== DIRECTIONS ==
Give the data again, word for word.

== RECORDED DATA ==
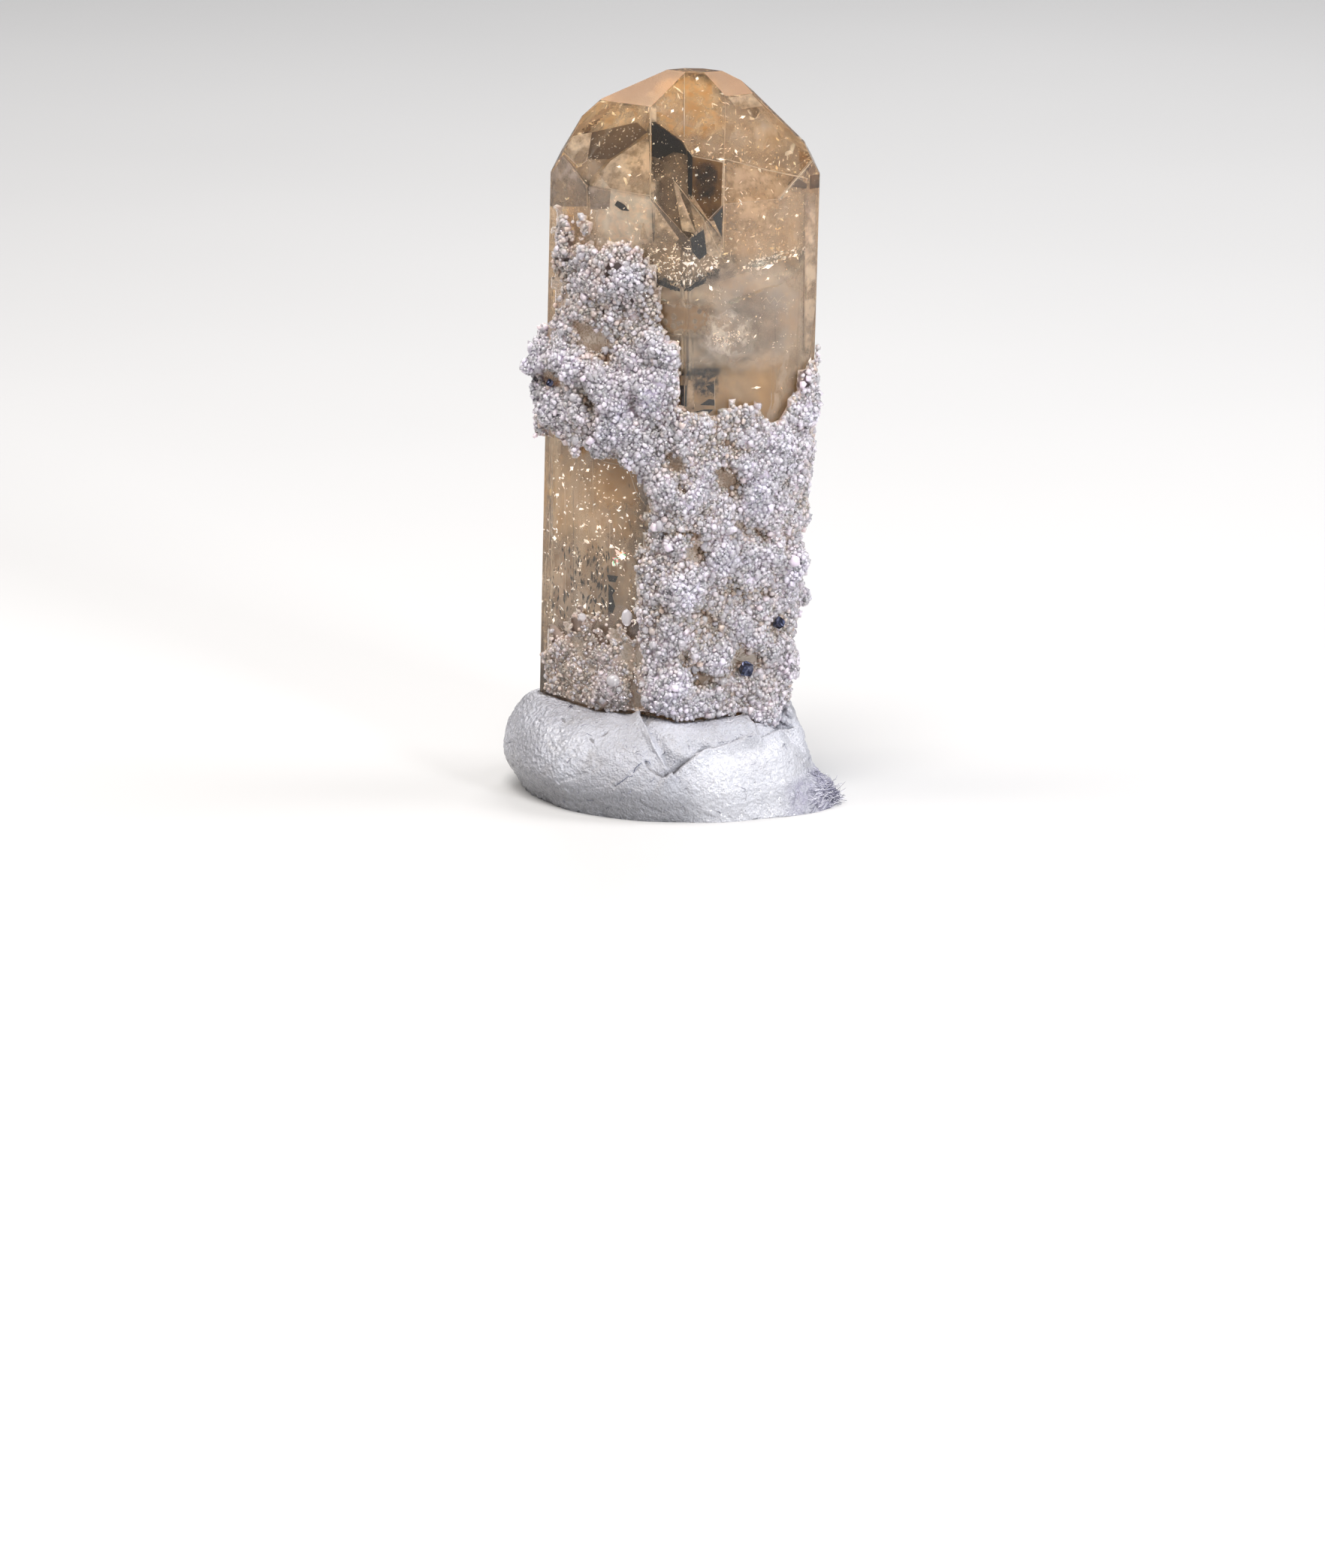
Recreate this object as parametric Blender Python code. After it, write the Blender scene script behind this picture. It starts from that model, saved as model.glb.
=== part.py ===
"""A topaz crystal with a quartz crust on it, standing upright in a lump of putty.

Blender 4.5, metres, +Z up. The front of the crystal looks along -Y. The origin is on the putty's
flat underside, below the middle of the crystal. Shapes are worked out in millimetres.
"""
import math
import random

import bmesh
import bpy
from mathutils import Euler, Matrix, Vector, noise

MM = 0.001
SEED = 4

# The topaz lattice: lengths along its a, b and c axes. They give every face its slope.
LATTICE_A = 4.65
LATTICE_B = 8.80
LATTICE_C = 8.40

# How the crystal stands: axis offset on the base in mm, and its lean and turn in degrees.
AXIS_X = 0.117
AXIS_Y = 0.013
LEAN_FRONT = 1.92
LEAN_RIGHT = 1.12
TURN = 0.33

# Each family of faces: its index (h, k, l), and how far its left and right faces lie from the
# middle of the crystal's base, in mm. The front and the back have the same faces.
TOP = ((0, 0, 1), 12.11, 12.11)
FROSTED_ROOF = ((1, 1, 2), 8.58, 8.66)
FRONT_SLOPE = ((1, 0, 1), 6.00, 6.00)
STEEP_SHOULDER = ((1, 1, 1), 5.69, 5.71)
SIDE_DOME = ((0, 1, 1), 9.35, 9.26)
STEEP_SIDE = ((0, 2, 1), 6.75, 6.80)
MAIN_PRISM = ((1, 1, 0), 1.31, 1.38)
SIDE_PRISM = ((1, 2, 0), 1.59, 1.62)
FACE_FAMILIES = (TOP, FROSTED_ROOF, FRONT_SLOPE, STEEP_SHOULDER, SIDE_DOME, STEEP_SIDE,
                 MAIN_PRISM, SIDE_PRISM)

# The right-hand edge is blunt above, and broken away in a slant below.
RIGHT_EDGE = 2.205
BREAK_TOP_HEIGHT = 7.45
BREAK_FOOT_HEIGHT = 1.00
BREAK_FOOT_X = 1.77
ROOT_HEIGHT = 0.53
ROOT_SLANT = 0.02

# The block that the faces are cut from: its sides and its height, in mm.
ROUGH_BLOCK = (6.0, 5.0, 14.0)

# The crust: its cells, its gap to the topaz, and its thickness, all in mm.
CELL = 0.118
CRUST_GAP = 0.020
THIN_CRUST = 0.060
FULL_CRUST = 0.120
EDGE_CRUST = 0.045
EDGE_FADE = 0.16
THINNEST_SHARE = 0.8
# Each chance wave, here and in the putty: how far it reaches in mm, and its waves per mm.
SHEET_WAVE = (0.03, 2.2)
RAGGED_ACROSS = (0.12, 4.0)
RAGGED_UP = (0.22, 3.0)
# How far a grid corner may stray, as a share of its cell.
STRAY = 0.24

# The crust's outline. The first value runs across the front, and on round the sides to the back
# by the crystal's own width; the broken edge is EDGE_SPAN wide. The second is the height.
EDGE_SPAN = 0.60
CRUST_OUTLINE = (
    (-2.05, 9.72), (-1.60, 9.80), (-1.48, 9.40), (-0.85, 9.50), (-0.48, 9.15), (-0.30, 8.10),
    (0.05, 7.95), (-0.05, 7.00), (0.15, 6.85), (0.50, 6.68), (0.82, 6.82), (1.50, 6.55),
    (1.86, 6.55), (1.98, 7.25), (2.30, 7.50), (3.15, 7.10), (3.60, 6.00), (4.00, 4.60),
    (3.80, 3.20), (4.40, 1.00), (-2.05, 1.00), (-2.05, 2.85), (-1.70, 3.05), (-0.93, 3.25),
    (-0.62, 3.20), (-0.64, 4.30), (-0.46, 4.65), (-0.50, 5.35), (-0.98, 5.78), (-1.82, 5.90),
    (-2.19, 6.15), (-2.75, 6.40), (-2.90, 7.05), (-2.60, 7.55), (-2.05, 7.85))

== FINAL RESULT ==
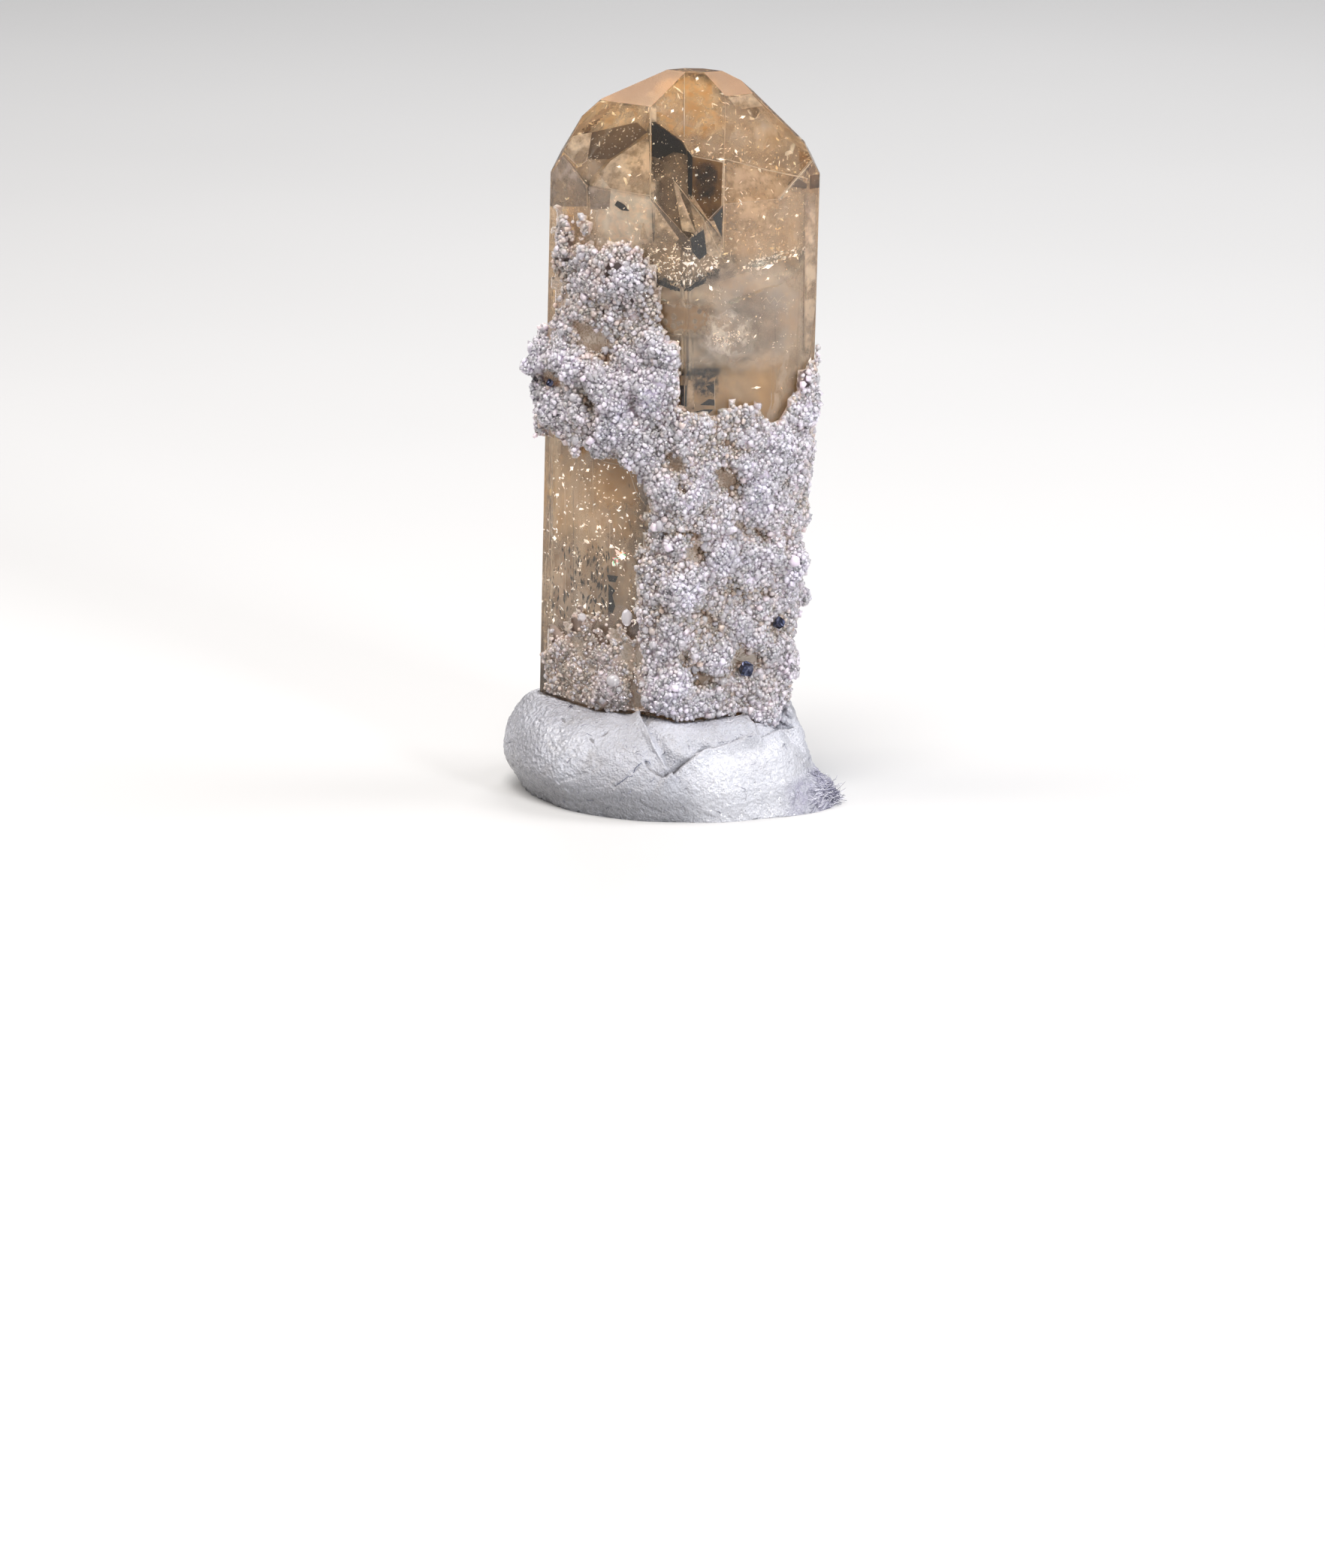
Recreate this object as parametric Blender Python code. After it, write the Blender scene script behind this picture. It starts from that model, saved as model.glb.
=== part.py ===
"""A topaz crystal with a quartz crust on it, standing upright in a lump of putty.

Blender 4.5, metres, +Z up. The front of the crystal looks along -Y. The origin is on the putty's
flat underside, below the middle of the crystal. Shapes are worked out in millimetres.
"""
import math
import random

import bmesh
import bpy
from mathutils import Euler, Matrix, Vector, noise

MM = 0.001
SEED = 4

# The topaz lattice: lengths along its a, b and c axes. They give every face its slope.
LATTICE_A = 4.65
LATTICE_B = 8.80
LATTICE_C = 8.40

# How the crystal stands: axis offset on the base in mm, and its lean and turn in degrees.
AXIS_X = 0.117
AXIS_Y = 0.013
LEAN_FRONT = 1.92
LEAN_RIGHT = 1.12
TURN = 0.33

# Each family of faces: its index (h, k, l), and how far its left and right faces lie from the
# middle of the crystal's base, in mm. The front and the back have the same faces.
TOP = ((0, 0, 1), 12.11, 12.11)
FROSTED_ROOF = ((1, 1, 2), 8.58, 8.66)
FRONT_SLOPE = ((1, 0, 1), 6.00, 6.00)
STEEP_SHOULDER = ((1, 1, 1), 5.69, 5.71)
SIDE_DOME = ((0, 1, 1), 9.35, 9.26)
STEEP_SIDE = ((0, 2, 1), 6.75, 6.80)
MAIN_PRISM = ((1, 1, 0), 1.31, 1.38)
SIDE_PRISM = ((1, 2, 0), 1.59, 1.62)
FACE_FAMILIES = (TOP, FROSTED_ROOF, FRONT_SLOPE, STEEP_SHOULDER, SIDE_DOME, STEEP_SIDE,
                 MAIN_PRISM, SIDE_PRISM)

# The right-hand edge is blunt above, and broken away in a slant below.
RIGHT_EDGE = 2.205
BREAK_TOP_HEIGHT = 7.45
BREAK_FOOT_HEIGHT = 1.00
BREAK_FOOT_X = 1.77
ROOT_HEIGHT = 0.53
ROOT_SLANT = 0.02

# The block that the faces are cut from: its sides and its height, in mm.
ROUGH_BLOCK = (6.0, 5.0, 14.0)

# The crust: its cells, its gap to the topaz, and its thickness, all in mm.
CELL = 0.118
CRUST_GAP = 0.020
THIN_CRUST = 0.060
FULL_CRUST = 0.120
EDGE_CRUST = 0.045
EDGE_FADE = 0.16
THINNEST_SHARE = 0.8
# Each chance wave, here and in the putty: how far it reaches in mm, and its waves per mm.
SHEET_WAVE = (0.03, 2.2)
RAGGED_ACROSS = (0.12, 4.0)
RAGGED_UP = (0.22, 3.0)
# How far a grid corner may stray, as a share of its cell.
STRAY = 0.24

# The crust's outline. The first value runs across the front, and on round the sides to the back
# by the crystal's own width; the broken edge is EDGE_SPAN wide. The second is the height.
EDGE_SPAN = 0.60
CRUST_OUTLINE = (
    (-2.05, 9.72), (-1.60, 9.80), (-1.48, 9.40), (-0.85, 9.50), (-0.48, 9.15), (-0.30, 8.10),
    (0.05, 7.95), (-0.05, 7.00), (0.15, 6.85), (0.50, 6.68), (0.82, 6.82), (1.50, 6.55),
    (1.86, 6.55), (1.98, 7.25), (2.30, 7.50), (3.15, 7.10), (3.60, 6.00), (4.00, 4.60),
    (3.80, 3.20), (4.40, 1.00), (-2.05, 1.00), (-2.05, 2.85), (-1.70, 3.05), (-0.93, 3.25),
    (-0.62, 3.20), (-0.64, 4.30), (-0.46, 4.65), (-0.50, 5.35), (-0.98, 5.78), (-1.82, 5.90),
    (-2.19, 6.15), (-2.75, 6.40), (-2.90, 7.05), (-2.60, 7.55), (-2.05, 7.85))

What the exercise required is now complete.